The other leagues—Major League Baseball, the National Basketball Association and the National Hockey League—have been silent, she said.

"I think the leagues are a bit behind in getting all of their talking-points ready for these issues," Yacker said. "My guess is that they are first now realizing that a gay pro athlete is inevitable and they soon will need to address the issue. Our campaign and others like it are pushing the time line for that discussion forward.

"We ask the question, 'What safety nets will you have in place for the athletes once they do come out?' I think they have not addressed that within the league yet. They can't answer that question and [thus] don't feel comfortable engaging in an on-camera interview. Their answer at this point in time would probably be inadequate.
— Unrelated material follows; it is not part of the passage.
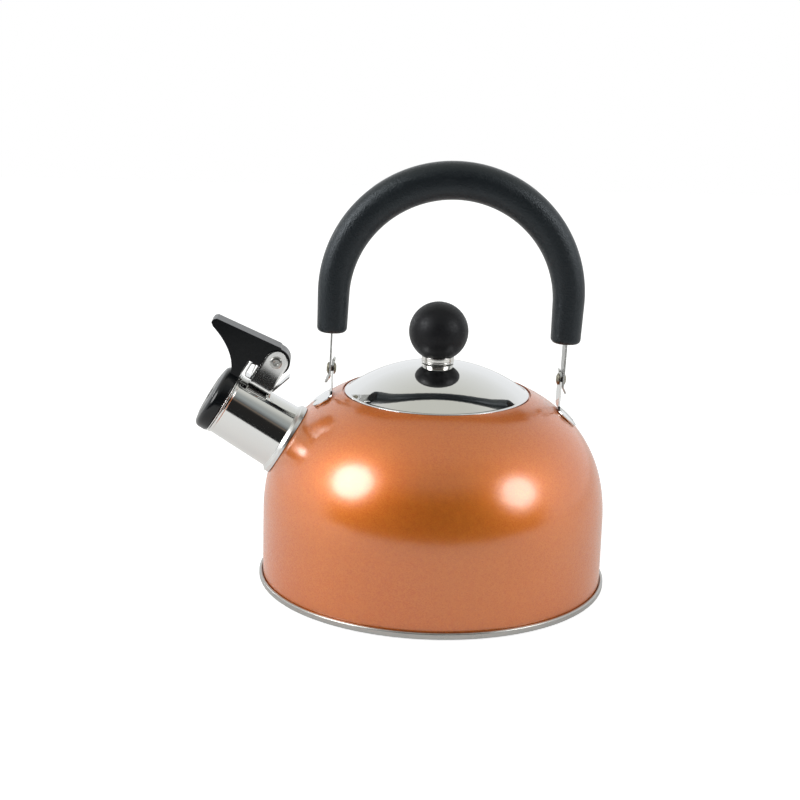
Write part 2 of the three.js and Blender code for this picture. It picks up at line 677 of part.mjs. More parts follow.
function handleRivet(side) {
  const inner = -(FIT / 2 + HANDLE_EAR_T + FIT);
  const outer = FIT / 2 + STRAP_T + FIT;
  const flatR = RIVET_HEAD_R - RIVET_HEAD_ROUND;
  const profile = [
    [0, inner - RIVET_HEAD_T],
    [flatR, inner - RIVET_HEAD_T],
    [RIVET_HEAD_R, inner - RIVET_HEAD_EDGE],
    [RIVET_HEAD_R, inner],
    [RIVET_R, inner],
    [RIVET_R, outer],
    [RIVET_HEAD_R, outer],
    [RIVET_HEAD_R, outer + RIVET_HEAD_EDGE],
    [flatR, outer + RIVET_HEAD_T],
    [0, outer + RIVET_HEAD_T],
  ];
  return solid(turned(profile, SMALL_SIDES).rotateY((side * Math.PI) / 2).translate(side * HINGE_HALF, 0, 0));
}

// The strap's middle line: a flared tail, a leg, the arch, and the same down the other side.
function strapPath(tail) {
  const leg = [[STRAP_X + TAIL_OUT, -tail], [STRAP_X, -BEND_START]];
  const over = arc(0, LEG_H, STRAP_X, 0, Math.PI, STRAP_ARC_STEPS);
  return [...leg, ...over, ...leg.map(([x, z]) => [-x, z]).reverse()];
}

function handleStrap() {
  const bent = solid(plate(strip(strapPath(STRAP_TAIL), STRAP_T), STRAP_W));
  const round = roundEnd(STRAP_W / 2, STRAP_TAIL - STRAP_W / 2, CUT_WIDE / 2, 1);
  return bent.intersect(round).subtract(rivetHole());
}

// Stations along the grip's middle line: [x, z, outward angle, distance along].
function gripStations() {
  const leg = LEG_H - GRIP_START;
  const up = [0, 0.3, 0.9, GRIP_ROUND, leg / 2].map((d) => [STRAP_X, GRIP_START + d, 0, d]);
  const over = arc(0, LEG_H, STRAP_X, 0, Math.PI, GRIP_ARC_STEPS).map(([x, z], i) => {
    const angle = (Math.PI * i) / GRIP_ARC_STEPS;
    return [x, z, angle, leg + angle * STRAP_X];
  });
  const total = 2 * leg + Math.PI * STRAP_X;
  const down = up.map(([x, z, , d]) => [-x, z, Math.PI, total - d]).reverse();
  return [...up, ...over, ...down].map((station) => [...station, total]);
}

// The grip: superellipse rings along the arch, thickest at the top, with rounded ends, round the strap.
function handleGrip() {
  const positions = [];
  const stations = gripStations();
  for (const [x, z, angle, along, total] of stations) {
    const swell = Math.sin((Math.PI * along) / total) ** 1.2 || 0;
    const fromEnd = Math.min(along, total - along, GRIP_ROUND);
    const pull = GRIP_ROUND - Math.sqrt(GRIP_ROUND ** 2 - (GRIP_ROUND - fromEnd) ** 2);
    const across = GRIP_END_HALF + (GRIP_TOP_HALF - GRIP_END_HALF) * swell - pull;
    const depth = GRIP_DEPTH_END + (GRIP_DEPTH_TOP - GRIP_DEPTH_END) * swell - pull;
    for (let k = 0; k < GRIP_SIDES; k++) {
      const turn = (2 * Math.PI * k) / GRIP_SIDES;
      const [c, s] = [Math.cos(turn), Math.sin(turn)];
      const out = across * Math.sign(c) * Math.abs(c) ** (2 / GRIP_POWER);
      const side = depth * Math.sign(s) * Math.abs(s) ** (2 / GRIP_POWER);
      positions.push(x + out * Math.cos(angle), side, z + out * Math.sin(angle));
    }
  }
  const last = stations.length - 1;
  for (const [x, z] of [stations[0], stations[last]]) positions.push(x, 0, z);
  const start = GRIP_SIDES * stations.length;
  const faces = [];
  for (let k = 0; k < GRIP_SIDES; k++) {
    const next = (k + 1) % GRIP_SIDES;
    faces.push(start, next, k);
    faces.push(start + 1, last * GRIP_SIDES + k, last * GRIP_SIDES + next);
    for (let i = 0; i < last; i++) {
      const [a, b] = [i * GRIP_SIDES + k, i * GRIP_SIDES + next];
      faces.push(a, b, b + GRIP_SIDES, a, b + GRIP_SIDES, a + GRIP_SIDES);
    }
  }
  const skin = new THREE.BufferGeometry();
  skin.setAttribute("position", new THREE.Float32BufferAttribute(positions, 3));
  skin.setIndex(faces);
  const channel = plate(strip(strapPath(0), STRAP_T + 2 * CHANNEL_GAP), STRAP_W + 2 * CHANNEL_GAP);
  return solid(skin).subtract(solid(channel));
}

// ---- assembly ------------------------------------------------------------------------------------

function place(frame, ...pieces) {
  const group = new THREE.Group();
  group.applyMatrix4(frame);
  group.add(...pieces);
  return group;
}

const kettle = new THREE.Group();
kettle.add(
  piece("body_shell", bodyShell(), COPPER_PAINT),
  piece("base_pan", basePan(), SATIN_STEEL),
  piece("handle_ear_left", handleEar(-1), MIRROR_STEEL),
  piece("handle_ear_right", handleEar(1), MIRROR_STEEL),
  piece("lid_dome", lidDome(), MIRROR_STEEL),
  piece("lid_skirt", lidSkirt(), SATIN_STEEL),
  piece("knob_collar", knobCollar(), MIRROR_STEEL),
  piece("knob_ball", knobBall(), BLACK_SATIN),
  piece("knob_insert", knobInsert(), BRASS),
  piece("knob_washer", knobWasher(), SATIN_STEEL),
  piece("knob_screw", knobScrew(), SATIN_STEEL),
  place(spoutFrame,
    piece("spout_tube", spoutTube(), MIRROR_STEEL),
    piece("whistle_bracket", whistleBracket(), MIRROR_STEEL),
    piece("leaf_spring", leafSpring(), MIRROR_STEEL),
    piece("whistle_pin", whistlePin(), SATIN_STEEL),
    piece("whistle_lever", whistleLever(), BLACK_GLOSS),
    piece("whistle_plate", whistlePlate(), MIRROR_STEEL),
    piece("whistle_cup", whistleCup(), SATIN_STEEL)),
  place(hingeFrame,
    piece("handle_rivet_left", handleRivet(-1), SATIN_STEEL),
    piece("handle_rivet_right", handleRivet(1), SATIN_STEEL),
    piece("handle_strap", handleStrap(), SATIN_STEEL),
    piece("handle_grip", handleGrip(), GRIP_BLACK)),
);

export default kettle;
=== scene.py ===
"""Looks of a stovetop whistling kettle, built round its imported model.

The origin is the middle of the base's underside, +Z is up, the spout points to -X and the handle swings
about a line along X. Fields of the classes are in millimetres; meshes are in metres. Every new surface is
a grid of points worked out with numpy: a profile turned about an axis, or a row of points carried along a
path.
"""
import logging
import math
from dataclasses import dataclass
from enum import Enum

import bmesh
import bpy
import numpy as np
from mathutils import Matrix, Vector


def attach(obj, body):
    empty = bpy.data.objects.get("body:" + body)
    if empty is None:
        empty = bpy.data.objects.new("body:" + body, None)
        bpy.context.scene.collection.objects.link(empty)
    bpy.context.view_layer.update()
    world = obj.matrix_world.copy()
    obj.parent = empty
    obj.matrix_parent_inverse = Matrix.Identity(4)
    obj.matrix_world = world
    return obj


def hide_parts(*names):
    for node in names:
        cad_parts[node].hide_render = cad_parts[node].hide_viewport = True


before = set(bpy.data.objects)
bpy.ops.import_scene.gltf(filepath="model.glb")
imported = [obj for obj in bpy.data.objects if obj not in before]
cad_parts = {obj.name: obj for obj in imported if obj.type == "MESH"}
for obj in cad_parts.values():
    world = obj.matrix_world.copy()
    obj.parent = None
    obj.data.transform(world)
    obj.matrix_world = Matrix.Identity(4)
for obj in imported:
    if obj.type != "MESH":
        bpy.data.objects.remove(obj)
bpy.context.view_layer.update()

LOG = logging.getLogger("kettle")
MM = 0.001
FIT = 0.3
SHEET = 0.6
SHARP_EDGE = 50.0


class Body(Enum):
    """The bodies that pieces ride on."""

    KETTLE = "kettle_body"
    WHISTLE = "whistle"
    LID = "lid"
    HANDLE = "handle"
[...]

Having asked that question and giving that question a high-profile presence via broadcast, print and on line media, makes the leagues realize that they will soon have to answer it, regardless of who is asking.

"That's the point of our campaign—to stimulate a dialogue and help create a safe environment within which the first pro athletes can come out."

That first active openly gay athlete in one of the major male team sports will be an icon a la Jackie Robinson, who broke the color barrier in baseball back in the 1940s.

And, yes, it's females spearheading The Last Closet.

"This is a social issue, a human-rights issue and women have been at the forefront throughout our history of taking these issues to heart," Yacker said. "Personally, it is about the children. I made an earlier film, 'Ugly Ducklings,' for the state of Maine, through Hardy Girls Healthy Women that addressed biased-based harassment and teen suicide. When I first read the statistics regarding LGBT youth suicide, I found it at first hard to believe and then extremely upsetting.

"My commitment to [The Last Closet] is based on knowing that sports carries a lot of weight in this culture and that athletes are role models for many children as well as adults. I know that if an athlete comes out, many kids and parents of these kids will begin to see that being gay is as abnormal as being left-handed. Families will not as often eject their children from their homes, churches will become more accepting, and the [overall] culture will become more tolerant. Jackie Robinson had this effect on the culture when he courageously stepped up to become the first black Major League baseball player."

Yacker said 2013 plans for The Last Closet include fundraising, coalition building, more campaigns, planning for the next sports summit, and engaging the major cities on their list—including Chicago—to create resolutions supporting the campaign and their LGBT pro athletes, and creating more interactivity on our site.

Asked when she thinks a male athlete will come out in one of the five major male team sports, Yacker said she thought it would have already happened.

"Our goal is to have an athlete come out in each of the five major sports. That goal is, I believe, several years away," she said. "Some people believe that if one person comes out, then more will follow, however, the coming-out process is so personal and individual that it may not unfold like that.

"What some propose is that someone who is already out in high school or college will be recruited and then there essentially will be no coming-out, but it will still be a very newsworthy event and would have to be dealt with within the league.

"If I had to guess, I would say within two years someone will either take the leap, or be recruited to become the first gay major league player in U.S. history to be out while actively playing."

That said, some speculate male team sports are still 10 years away from having an openly gay athlete.

"Ten years seems like an awfully long time considering how quickly our culture has been evolving towards tolerance regarding LGBT citizens," Yacker said. "The polls regarding acceptance of a gay athlete have changed dramatically over the last five years in a positive direction. There are too many LGBT organizations working toward changing the tide in sports that I highly doubt we would need 10 years to make it happen. If it took 10 years to shift the culture of sports I would be very surprised and extremely disappointed."